Unfortunately, you’d have to be a fool to believe it.

According to FOX Sports North, Northern Iowa receiver was timed at 4.19 seconds in the 40, which would break Chris Johnson’s Combine record of 4.24 seconds. Sinkfield said afterward that that’s what he was aiming for.

That was the expectation, really. Aim big. I was trying to get that 4.1,” Sinkfield said.
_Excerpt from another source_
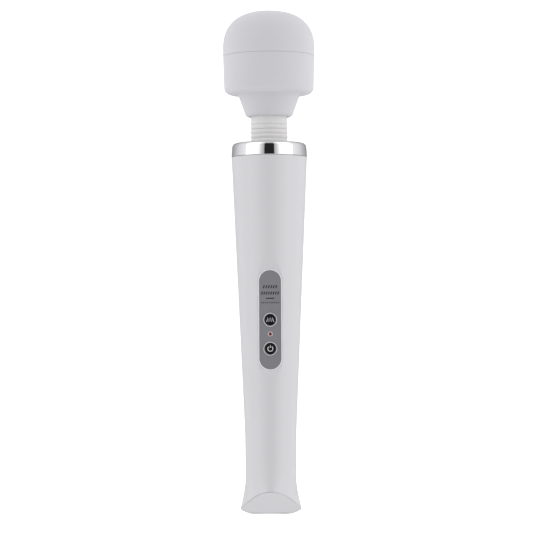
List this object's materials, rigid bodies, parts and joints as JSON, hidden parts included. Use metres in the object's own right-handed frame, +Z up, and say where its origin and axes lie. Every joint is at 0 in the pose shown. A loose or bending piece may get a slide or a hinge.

But come on. If someone timed Sinkfield at 4.19 seconds, that means someone had an itchy trigger finger on his stopwatch. Does anyone seriously believe that Sinkfield, who has no major track and field accomplishments beyond high school, is faster than Broncos return man Trindon Holliday, who won the NCAA 100-meter dash title? That’s what you’d have to believe if you believe Sinkfield ran a 4.19-second 40. Sinkfield caught 43 passes for 499 yards and four touchdowns in his senior season, and his longest catch of the year was 32 yards. Does anyone seriously believe that a guy who can run a 4.19-second 40 would only average 11.6 yards a catch, only score four touchdowns and never break one longer than 32 yards against Division I-AA competition? If Sinkfield ran a 4.19-second 40, then I had a 4.0 GPA.

Fortunately, we don’t only have to rely on this one dubious stopwatch for Sinkfield’s 40 time. Scott Studwell, the Vikings’ director of college scouting, was also timing Sinkfield and told the Pioneer Press that Sinkfield is fast, but he didn’t break 4.3 seconds in any of his three 40-yard dash attempts.

He ran in the high 4.3s. He can run. He ran fast. He tested well,” Studwell said.

Good for Sinkfield for running in the high 4.3s. That’s a great time, a time that will get him noticed by NFL teams. Only 11 players at the Scouting Combine were in the high 4.3s or faster.

But the reports of the 4.19 are a good reminder that Pro Day numbers aren’t always what they’re cracked up to be. When you hear a Pro Day number that sounds like it couldn’t possibly be true, don’t believe the hype.